Data segment:
------------------------

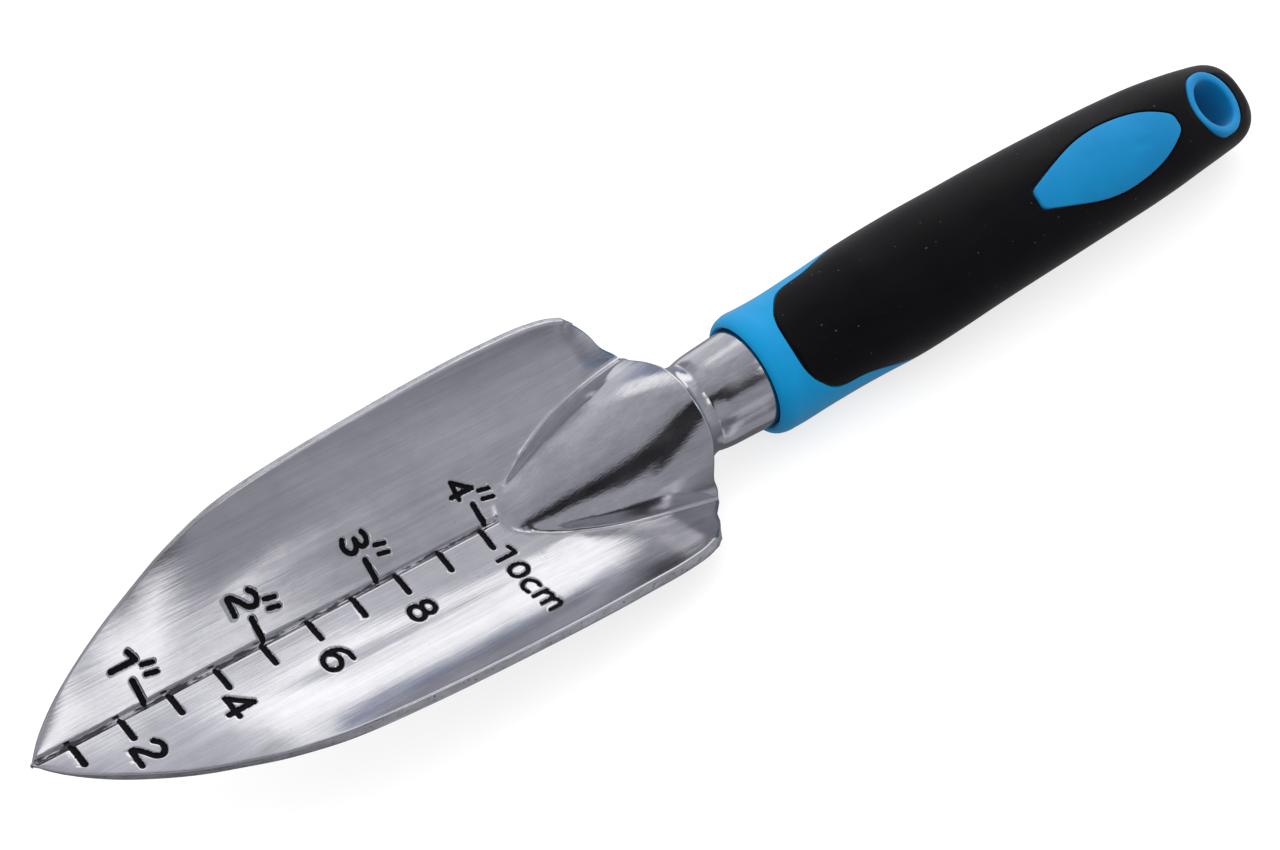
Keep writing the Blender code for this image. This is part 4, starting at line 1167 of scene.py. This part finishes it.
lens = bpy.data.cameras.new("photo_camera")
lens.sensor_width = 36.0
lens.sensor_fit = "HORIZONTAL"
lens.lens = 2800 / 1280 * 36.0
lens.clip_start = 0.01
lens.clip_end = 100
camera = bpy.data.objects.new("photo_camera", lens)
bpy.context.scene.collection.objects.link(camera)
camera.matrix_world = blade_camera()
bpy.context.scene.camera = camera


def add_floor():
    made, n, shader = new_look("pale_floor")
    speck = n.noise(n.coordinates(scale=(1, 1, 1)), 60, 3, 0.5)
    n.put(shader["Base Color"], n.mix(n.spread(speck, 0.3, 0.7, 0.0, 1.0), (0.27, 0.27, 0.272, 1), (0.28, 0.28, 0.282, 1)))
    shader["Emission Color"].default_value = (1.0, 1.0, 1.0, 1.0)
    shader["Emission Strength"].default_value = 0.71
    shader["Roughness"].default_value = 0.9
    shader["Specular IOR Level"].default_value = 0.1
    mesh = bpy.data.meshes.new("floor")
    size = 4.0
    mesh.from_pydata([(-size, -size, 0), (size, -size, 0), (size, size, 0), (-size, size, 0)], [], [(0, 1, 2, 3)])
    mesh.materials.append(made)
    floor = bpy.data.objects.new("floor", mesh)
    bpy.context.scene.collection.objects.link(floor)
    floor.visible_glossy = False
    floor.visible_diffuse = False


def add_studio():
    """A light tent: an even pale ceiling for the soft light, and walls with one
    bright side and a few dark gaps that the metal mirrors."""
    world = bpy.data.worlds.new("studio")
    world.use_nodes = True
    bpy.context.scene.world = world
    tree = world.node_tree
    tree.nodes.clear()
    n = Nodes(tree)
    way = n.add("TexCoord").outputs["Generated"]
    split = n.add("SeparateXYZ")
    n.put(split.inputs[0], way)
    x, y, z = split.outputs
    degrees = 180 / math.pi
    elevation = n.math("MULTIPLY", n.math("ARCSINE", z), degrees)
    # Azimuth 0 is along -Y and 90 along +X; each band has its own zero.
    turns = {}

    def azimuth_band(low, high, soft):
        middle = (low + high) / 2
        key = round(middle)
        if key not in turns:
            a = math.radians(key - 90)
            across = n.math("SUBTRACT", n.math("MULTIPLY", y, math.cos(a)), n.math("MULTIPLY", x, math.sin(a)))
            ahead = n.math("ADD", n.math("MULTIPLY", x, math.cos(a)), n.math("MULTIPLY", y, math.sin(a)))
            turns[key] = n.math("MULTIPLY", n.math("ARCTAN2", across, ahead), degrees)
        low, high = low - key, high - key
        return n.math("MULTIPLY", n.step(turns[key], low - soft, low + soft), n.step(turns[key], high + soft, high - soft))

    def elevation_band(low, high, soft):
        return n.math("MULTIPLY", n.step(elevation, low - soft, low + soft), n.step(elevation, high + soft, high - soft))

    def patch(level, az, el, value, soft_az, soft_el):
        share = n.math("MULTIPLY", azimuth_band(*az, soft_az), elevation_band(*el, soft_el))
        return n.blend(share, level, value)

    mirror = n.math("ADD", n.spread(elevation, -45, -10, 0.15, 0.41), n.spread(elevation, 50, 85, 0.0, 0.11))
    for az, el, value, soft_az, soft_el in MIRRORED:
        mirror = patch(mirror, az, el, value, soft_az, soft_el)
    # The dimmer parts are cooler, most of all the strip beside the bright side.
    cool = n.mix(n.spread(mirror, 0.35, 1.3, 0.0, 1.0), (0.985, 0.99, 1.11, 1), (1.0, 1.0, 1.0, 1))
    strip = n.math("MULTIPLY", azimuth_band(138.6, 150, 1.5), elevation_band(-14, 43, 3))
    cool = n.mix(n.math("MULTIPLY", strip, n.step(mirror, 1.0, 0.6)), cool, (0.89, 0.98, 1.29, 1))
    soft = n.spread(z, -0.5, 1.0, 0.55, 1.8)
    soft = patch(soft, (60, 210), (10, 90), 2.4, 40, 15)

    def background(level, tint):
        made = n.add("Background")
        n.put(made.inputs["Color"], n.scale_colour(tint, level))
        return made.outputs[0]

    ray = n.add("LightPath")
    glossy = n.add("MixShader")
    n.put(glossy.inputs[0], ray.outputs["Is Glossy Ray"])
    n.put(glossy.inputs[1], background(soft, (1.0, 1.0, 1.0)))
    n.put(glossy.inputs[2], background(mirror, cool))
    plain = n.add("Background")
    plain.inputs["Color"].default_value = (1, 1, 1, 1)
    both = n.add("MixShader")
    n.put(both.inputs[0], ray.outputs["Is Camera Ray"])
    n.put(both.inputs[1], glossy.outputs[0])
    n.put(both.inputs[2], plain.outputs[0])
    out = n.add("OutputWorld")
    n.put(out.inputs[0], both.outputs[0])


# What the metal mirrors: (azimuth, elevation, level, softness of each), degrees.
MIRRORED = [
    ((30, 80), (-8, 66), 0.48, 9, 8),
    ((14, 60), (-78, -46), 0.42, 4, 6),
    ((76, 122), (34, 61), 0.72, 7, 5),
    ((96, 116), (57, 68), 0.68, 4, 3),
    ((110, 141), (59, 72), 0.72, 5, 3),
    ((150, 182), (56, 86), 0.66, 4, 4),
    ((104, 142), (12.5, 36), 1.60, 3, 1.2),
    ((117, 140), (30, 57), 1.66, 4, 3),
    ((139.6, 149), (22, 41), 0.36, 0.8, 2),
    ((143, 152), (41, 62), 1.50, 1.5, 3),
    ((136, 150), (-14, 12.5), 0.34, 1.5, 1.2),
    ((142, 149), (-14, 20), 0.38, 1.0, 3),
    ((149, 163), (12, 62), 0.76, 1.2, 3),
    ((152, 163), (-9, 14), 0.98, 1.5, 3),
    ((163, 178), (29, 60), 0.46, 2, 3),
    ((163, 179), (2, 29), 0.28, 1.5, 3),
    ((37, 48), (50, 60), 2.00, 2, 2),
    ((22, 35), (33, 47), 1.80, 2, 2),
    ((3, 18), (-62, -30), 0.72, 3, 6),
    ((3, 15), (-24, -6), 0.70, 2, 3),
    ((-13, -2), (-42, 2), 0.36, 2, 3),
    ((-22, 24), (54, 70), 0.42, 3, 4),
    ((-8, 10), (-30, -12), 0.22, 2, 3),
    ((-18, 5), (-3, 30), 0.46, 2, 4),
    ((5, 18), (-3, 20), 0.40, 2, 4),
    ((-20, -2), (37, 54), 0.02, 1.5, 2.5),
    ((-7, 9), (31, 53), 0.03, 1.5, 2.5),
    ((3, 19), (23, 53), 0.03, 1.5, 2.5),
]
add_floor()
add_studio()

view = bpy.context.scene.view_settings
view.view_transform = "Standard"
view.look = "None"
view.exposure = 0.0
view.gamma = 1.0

------------------------

What to do:
Restate the whole listing exactly, leaving out nothing.

Written answer:
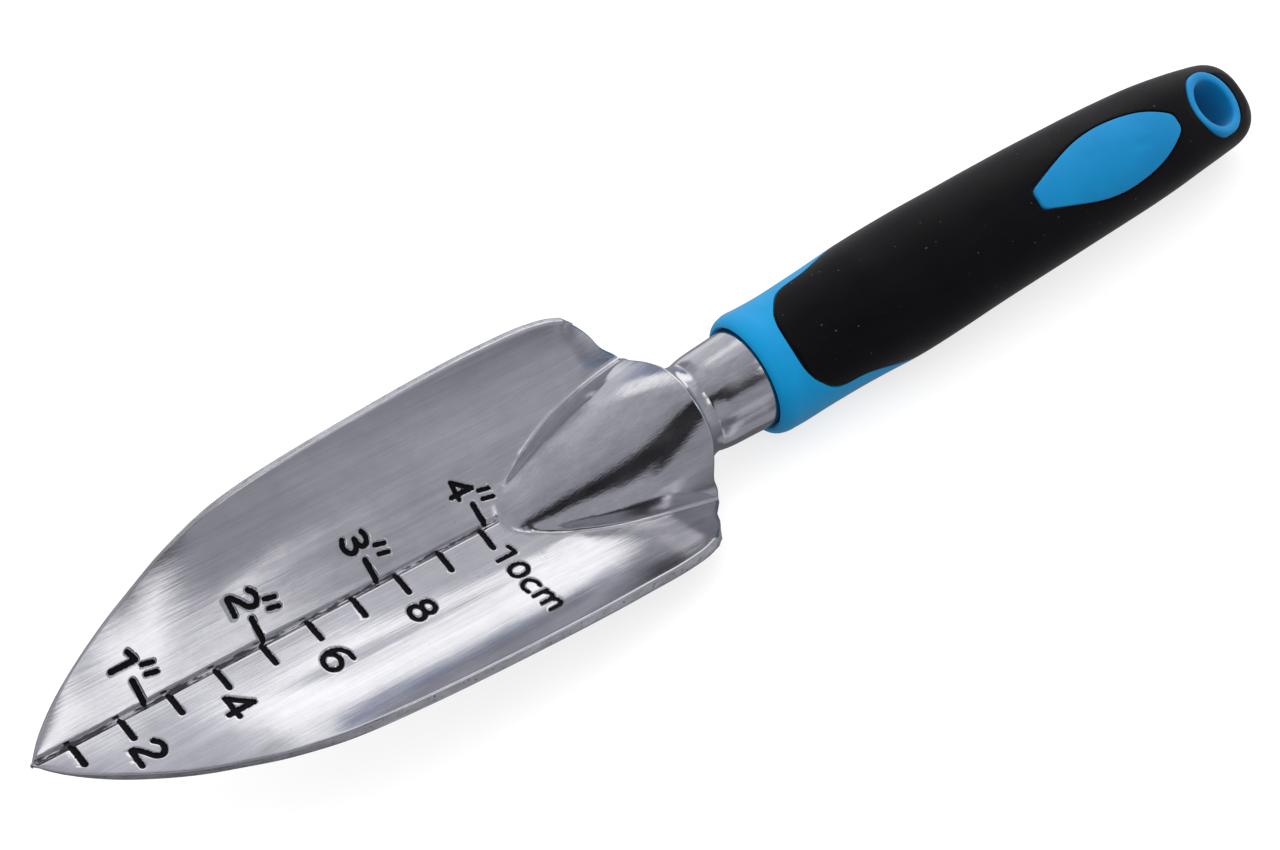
Keep writing the Blender code for this image. This is part 4, starting at line 1167 of scene.py. This part finishes it.
lens = bpy.data.cameras.new("photo_camera")
lens.sensor_width = 36.0
lens.sensor_fit = "HORIZONTAL"
lens.lens = 2800 / 1280 * 36.0
lens.clip_start = 0.01
lens.clip_end = 100
camera = bpy.data.objects.new("photo_camera", lens)
bpy.context.scene.collection.objects.link(camera)
camera.matrix_world = blade_camera()
bpy.context.scene.camera = camera


def add_floor():
    made, n, shader = new_look("pale_floor")
    speck = n.noise(n.coordinates(scale=(1, 1, 1)), 60, 3, 0.5)
    n.put(shader["Base Color"], n.mix(n.spread(speck, 0.3, 0.7, 0.0, 1.0), (0.27, 0.27, 0.272, 1), (0.28, 0.28, 0.282, 1)))
    shader["Emission Color"].default_value = (1.0, 1.0, 1.0, 1.0)
    shader["Emission Strength"].default_value = 0.71
    shader["Roughness"].default_value = 0.9
    shader["Specular IOR Level"].default_value = 0.1
    mesh = bpy.data.meshes.new("floor")
    size = 4.0
    mesh.from_pydata([(-size, -size, 0), (size, -size, 0), (size, size, 0), (-size, size, 0)], [], [(0, 1, 2, 3)])
    mesh.materials.append(made)
    floor = bpy.data.objects.new("floor", mesh)
    bpy.context.scene.collection.objects.link(floor)
    floor.visible_glossy = False
    floor.visible_diffuse = False


def add_studio():
    """A light tent: an even pale ceiling for the soft light, and walls with one
    bright side and a few dark gaps that the metal mirrors."""
    world = bpy.data.worlds.new("studio")
    world.use_nodes = True
    bpy.context.scene.world = world
    tree = world.node_tree
    tree.nodes.clear()
    n = Nodes(tree)
    way = n.add("TexCoord").outputs["Generated"]
    split = n.add("SeparateXYZ")
    n.put(split.inputs[0], way)
    x, y, z = split.outputs
    degrees = 180 / math.pi
    elevation = n.math("MULTIPLY", n.math("ARCSINE", z), degrees)
    # Azimuth 0 is along -Y and 90 along +X; each band has its own zero.
    turns = {}

    def azimuth_band(low, high, soft):
        middle = (low + high) / 2
        key = round(middle)
        if key not in turns:
            a = math.radians(key - 90)
            across = n.math("SUBTRACT", n.math("MULTIPLY", y, math.cos(a)), n.math("MULTIPLY", x, math.sin(a)))
            ahead = n.math("ADD", n.math("MULTIPLY", x, math.cos(a)), n.math("MULTIPLY", y, math.sin(a)))
            turns[key] = n.math("MULTIPLY", n.math("ARCTAN2", across, ahead), degrees)
        low, high = low - key, high - key
        return n.math("MULTIPLY", n.step(turns[key], low - soft, low + soft), n.step(turns[key], high + soft, high - soft))

    def elevation_band(low, high, soft):
        return n.math("MULTIPLY", n.step(elevation, low - soft, low + soft), n.step(elevation, high + soft, high - soft))

    def patch(level, az, el, value, soft_az, soft_el):
        share = n.math("MULTIPLY", azimuth_band(*az, soft_az), elevation_band(*el, soft_el))
        return n.blend(share, level, value)

    mirror = n.math("ADD", n.spread(elevation, -45, -10, 0.15, 0.41), n.spread(elevation, 50, 85, 0.0, 0.11))
    for az, el, value, soft_az, soft_el in MIRRORED:
        mirror = patch(mirror, az, el, value, soft_az, soft_el)
    # The dimmer parts are cooler, most of all the strip beside the bright side.
    cool = n.mix(n.spread(mirror, 0.35, 1.3, 0.0, 1.0), (0.985, 0.99, 1.11, 1), (1.0, 1.0, 1.0, 1))
    strip = n.math("MULTIPLY", azimuth_band(138.6, 150, 1.5), elevation_band(-14, 43, 3))
    cool = n.mix(n.math("MULTIPLY", strip, n.step(mirror, 1.0, 0.6)), cool, (0.89, 0.98, 1.29, 1))
    soft = n.spread(z, -0.5, 1.0, 0.55, 1.8)
    soft = patch(soft, (60, 210), (10, 90), 2.4, 40, 15)

    def background(level, tint):
        made = n.add("Background")
        n.put(made.inputs["Color"], n.scale_colour(tint, level))
        return made.outputs[0]

    ray = n.add("LightPath")
    glossy = n.add("MixShader")
    n.put(glossy.inputs[0], ray.outputs["Is Glossy Ray"])
    n.put(glossy.inputs[1], background(soft, (1.0, 1.0, 1.0)))
    n.put(glossy.inputs[2], background(mirror, cool))
    plain = n.add("Background")
    plain.inputs["Color"].default_value = (1, 1, 1, 1)
    both = n.add("MixShader")
    n.put(both.inputs[0], ray.outputs["Is Camera Ray"])
    n.put(both.inputs[1], glossy.outputs[0])
    n.put(both.inputs[2], plain.outputs[0])
    out = n.add("OutputWorld")
    n.put(out.inputs[0], both.outputs[0])


# What the metal mirrors: (azimuth, elevation, level, softness of each), degrees.
MIRRORED = [
    ((30, 80), (-8, 66), 0.48, 9, 8),
    ((14, 60), (-78, -46), 0.42, 4, 6),
    ((76, 122), (34, 61), 0.72, 7, 5),
    ((96, 116), (57, 68), 0.68, 4, 3),
    ((110, 141), (59, 72), 0.72, 5, 3),
    ((150, 182), (56, 86), 0.66, 4, 4),
    ((104, 142), (12.5, 36), 1.60, 3, 1.2),
    ((117, 140), (30, 57), 1.66, 4, 3),
    ((139.6, 149), (22, 41), 0.36, 0.8, 2),
    ((143, 152), (41, 62), 1.50, 1.5, 3),
    ((136, 150), (-14, 12.5), 0.34, 1.5, 1.2),
    ((142, 149), (-14, 20), 0.38, 1.0, 3),
    ((149, 163), (12, 62), 0.76, 1.2, 3),
    ((152, 163), (-9, 14), 0.98, 1.5, 3),
    ((163, 178), (29, 60), 0.46, 2, 3),
    ((163, 179), (2, 29), 0.28, 1.5, 3),
    ((37, 48), (50, 60), 2.00, 2, 2),
    ((22, 35), (33, 47), 1.80, 2, 2),
    ((3, 18), (-62, -30), 0.72, 3, 6),
    ((3, 15), (-24, -6), 0.70, 2, 3),
    ((-13, -2), (-42, 2), 0.36, 2, 3),
    ((-22, 24), (54, 70), 0.42, 3, 4),
    ((-8, 10), (-30, -12), 0.22, 2, 3),
    ((-18, 5), (-3, 30), 0.46, 2, 4),
    ((5, 18), (-3, 20), 0.40, 2, 4),
    ((-20, -2), (37, 54), 0.02, 1.5, 2.5),
    ((-7, 9), (31, 53), 0.03, 1.5, 2.5),
    ((3, 19), (23, 53), 0.03, 1.5, 2.5),
]
add_floor()
add_studio()

view = bpy.context.scene.view_settings
view.view_transform = "Standard"
view.look = "None"
view.exposure = 0.0
view.gamma = 1.0